Aggressive throttling without communication creates resentment.

Employees may:

  • Circumvent VPN usage

  • Use personal hotspots

  • Disable always-on VPN

Security erodes when user experience suffers.

Bandwidth management should feel invisible — not restrictive.


Warning Signs Your VPN Needs Bandwidth Strategy

  • Frequent complaints about slowness

  • VoIP instability

  • High CPU on VPN gateway

  • Spikes in packet loss

  • Uneven usage distribution

  • Large file transfers during business hours

If three of these are happening, you don’t need guesses. You need policy.
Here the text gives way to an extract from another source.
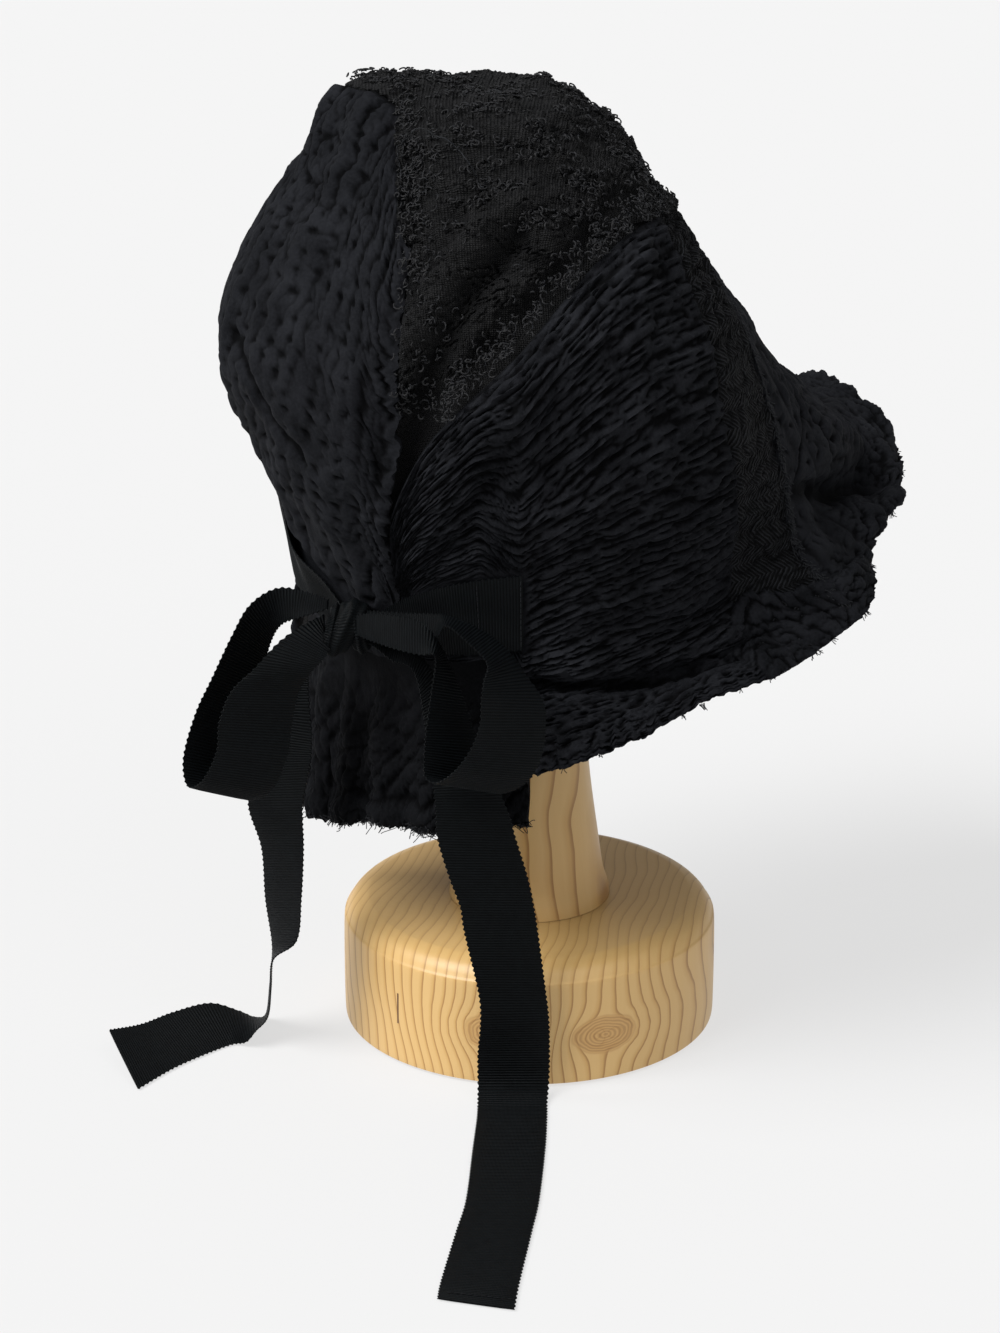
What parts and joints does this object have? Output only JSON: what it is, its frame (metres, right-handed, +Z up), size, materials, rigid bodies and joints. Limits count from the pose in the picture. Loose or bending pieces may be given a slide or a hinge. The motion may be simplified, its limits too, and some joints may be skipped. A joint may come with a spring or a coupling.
{
  "type": "patched cloth bonnet with ribbon bow on a turned wooden display stand",
  "caption": "Black patched cloth bonnet with a rough looped crown, wide wavy brim, gathered nape curtain and grosgrain bow, on a plain turned pine hat stand.",
  "frame": {"origin": "middle of the underside of the round stand base, on the stand axis at table height", "axes": "+Z up along the stand, -Y towards the front of the hat, +X towards the wearer's left"},
  "size_m": [0.3225, 0.3493, 0.3848],
  "materials": {
    "back_panel": "matt quilted cotton, crinkled and stitched",
    "side_panel_right": "matt quilted cotton, crinkled and stitched",
    "front_side_panel_right": "matt quilted cotton, crinkled and stitched",
    "front_panel": "matt quilted cotton, crinkled and stitched",
    "front_side_panel_left": "matt quilted cotton, crinkled and stitched",
    "side_panel_left": "matt quilted cotton, crinkled and stitched",
    "nape_curtain": "matt quilted cotton, crinkled and stitched",
    "crown_boucle_panel": "rough looped knit",
    "weave_gore_right": "zigzag woven cloth",
    "weave_gore_left": "zigzag woven cloth",
    "ribbon_band_right": "ribbed grosgrain ribbon",
    "ribbon_band_left": "ribbed grosgrain ribbon",
    "bow_knot": "ribbed grosgrain ribbon",
    "bow_loop_right": "ribbed grosgrain ribbon",
    "bow_loop_left": "ribbed grosgrain ribbon",
    "ribbon_tail_right": "ribbed grosgrain ribbon",
    "ribbon_tail_left": "ribbed grosgrain ribbon",
    "stand_base": "oiled pine, satin",
    "stand_post": "oiled pine, satin",
    "stand_head": "oiled pine, satin"
  },
  "bodies": {
    "root": {"crown_boucle_panel": "crown_boucle_panel", "back_panel": "back_panel", "side_panel_right": "side_panel_right", "weave_gore_right": "weave_gore_right", "front_side_panel_right": "front_side_panel_right", "front_panel": "front_panel", "front_side_panel_left": "front_side_panel_left", "weave_gore_left": "weave_gore_left", "side_panel_left": "side_panel_left", "nape_curtain": "nape_curtain", "ribbon_band_right": "ribbon_band_right", "ribbon_band_left": "ribbon_band_left", "bow_knot": "bow_knot", "bow_loop_right": "bow_loop_right", "bow_loop_left": "bow_loop_left", "ribbon_tail_right": "ribbon_tail_right", "ribbon_tail_left": "ribbon_tail_left", "stand_base": "stand_base", "stand_post": "stand_post", "stand_head": "stand_head"}
  },
  "joints": []
}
Simple Implementation Blueprint

  1. Audit current usage patterns

  2. Identify business-critical applications

  3. Enable QoS prioritization

  4. Set per-user bandwidth caps

  5. Define fair-use guidelines

  6. Monitor for 30 days

  7. Adjust thresholds

Start small. Refine. Expand.


FAQ

1. Does QoS slow down the entire network?

No. It prioritizes important traffic when congestion occurs. Without congestion, everything flows normally.


2. Is throttling bad for productivity?

Improper throttling can be. Balanced throttling protects productivity by preventing individual users from degrading shared performance.


3. Should small businesses implement bandwidth management?

If you have more than 10–15 concurrent VPN users, yes. Even modest environments benefit from basic controls.


4. Is split tunneling better for bandwidth?

Often yes. It reduces load on the VPN gateway. But it must be configured carefully to avoid security gaps.


Final Thought

VPNs create secure tunnels.

But tunnels don’t expand on their own.

If you ignore bandwidth management, performance problems will look like security problems. Users will blame the VPN. IT will chase ghosts.

Manage bandwidth deliberately — through QoS, thoughtful throttling, and fair-use transparency — and your VPN becomes predictable instead of painful.

Here’s the question worth asking:

Is your VPN slow because it’s weak… or because it’s unmanaged?